If a company presents itself with polish on social media but has a chaotic website, mismatched packaging, and off-brand sales materials, trust takes a hit. The audience starts to wonder where else the experience falls apart. But when every touchpoint feels aligned, the opposite happens. The business feels intentional. Professional. Worth paying attention to.
This is where visual consistency directly supports loyalty. It turns one positive impression into a pattern of reassurance.
And let’s be honest: people are not loyal to brands just because they like them. They stay loyal because the brand keeps delivering the same emotional and practical experience they expect. Aesthetic consistency helps set that expectation and then reinforce it.
For creative businesses especially, that alignment between promise and presentation is everything. If your brand says elevated, your materials should feel elevated. If your brand says bold, the design should be decisive. If your brand says approachable, the visuals should not feel cold or overworked.
Inconsistent aesthetics create doubt. Consistent aesthetics create confidence.
That confidence is often the difference between a one-time customer and someone who comes back, refers others, and becomes an advocate.
Where brands lose loyalty without realizing it
A lot of businesses assume they have a loyalty problem when they actually have a consistency problem.
They wonder why engagement is flat, why referrals are soft, why customers remember the product but not the brand. Then we look under the hood and find the usual issues: five different logo versions in circulation, social graphics that change style every month, photography that feels disconnected from the website, email design that looks outsourced from another universe, and messaging that shifts tone depending on who on the team created it.
None of these issues seem catastrophic on their own. Together, they dilute trust.
Here’s the hard truth: inconsistency makes a brand easier to forget. And forgettable brands rarely earn deep loyalty.
This happens a lot when businesses grow quickly or when multiple stakeholders touch the brand without a clear system. It also happens when brands chase inspiration instead of strategy. A competitor updates their look, a trend catches fire, a new platform emerges, and suddenly the brand is shape-shifting in response to everything around it.
That is not evolution. That is drift.
The fix is rarely a dramatic rebrand. More often, it is about tightening what already exists. Clarify the core visual assets. Define usage rules. Audit real-world touchpoints. Standardize the photography direction. Create design templates that actually reflect the brand. Build a toolkit that makes consistency easier, not harder.

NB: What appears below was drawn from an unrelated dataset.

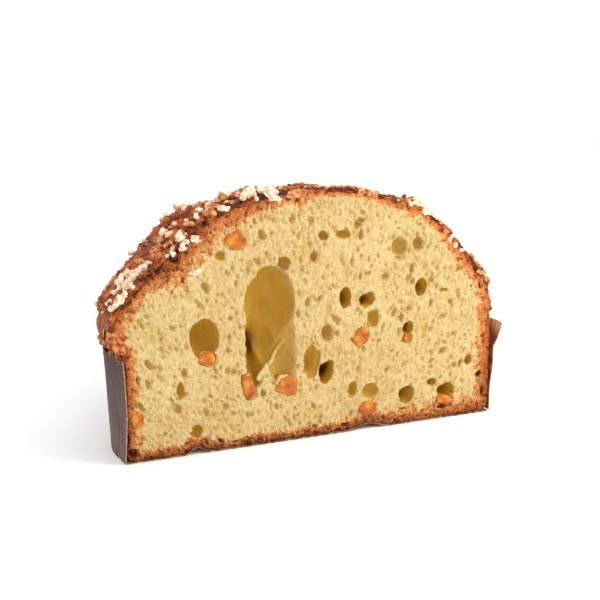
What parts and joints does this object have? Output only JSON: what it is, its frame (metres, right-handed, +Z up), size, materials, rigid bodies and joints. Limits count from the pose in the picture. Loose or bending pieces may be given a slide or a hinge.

A lot of loyalty leaks happen in the gap between intention and execution.
How creative professionals can build consistency without becoming boring
If you’re a creative founder or leading a visually driven brand, here’s the practical part. Consistency should not flatten your work. It should sharpen it.
Start by identifying the non-negotiables. What elements should always signal your brand, no matter the format? Usually that includes typography, color behavior, image treatment, layout principles, and tone. Not every asset needs every element, but every asset should feel like it came from the same house.
Next, define your visual range. This is something we talk about often at DSNRY. A brand needs both structure and elasticity. You can have a primary color palette and seasonal accents. You can have a core grid and flexible compositions. You can have a photography style that evolves while staying emotionally coherent. The goal is not rigidity. The goal is controlled variation.
Then, pressure-test your brand in the real world. Does it hold together across your website, proposals, social content, packaging, signage, event materials, presentations, and advertising? Many brands look consistent in a style guide and fall apart in application. That’s not a branding issue. That’s a systems issue.
A few practical rules we stand by:
Keep your fonts limited and purposeful. Too many type choices instantly weaken cohesion.
Choose image styles based on mood, not just subject matter. Similar subjects can still feel wildly off-brand if the lighting, framing, or editing is inconsistent.
Stop redesigning every asset from scratch. Templates are not a lack of creativity. They are infrastructure.
Audit your brand quarterly. Not to reinvent it, but to catch drift early.
Make sure everyone creating on behalf of the brand has access to the same standards.
Most importantly, resist the urge to confuse novelty with relevance. Brands do not stay interesting by constantly changing their face. They stay interesting by expressing a strong identity in smart ways.
Loyalty grows when people know exactly who they are coming back to
At the end of the day, brand loyalty is emotional. People come back to what feels familiar, trustworthy, and aligned with their expectations. Visual consistency helps create all three.
It tells your audience that you know yourself. It tells them that the experience will likely match the promise. It makes each encounter easier to process and easier to remember. Over time, that familiarity becomes preference. Preference becomes trust. Trust becomes loyalty.
That progression is not accidental. It is designed.
From our perspective at DSNRY, the brands that win long-term are usually not the loudest. They are the clearest. They understand that every touchpoint is part of the same relationship. They know that trust is built in details most people overlook. And they treat visual consistency not as decoration, but as a signal of discipline and identity.
If your brand feels scattered, your audience feels it too. If your brand feels coherent, they feel that just as quickly.
And when people trust what they recognize, they come back.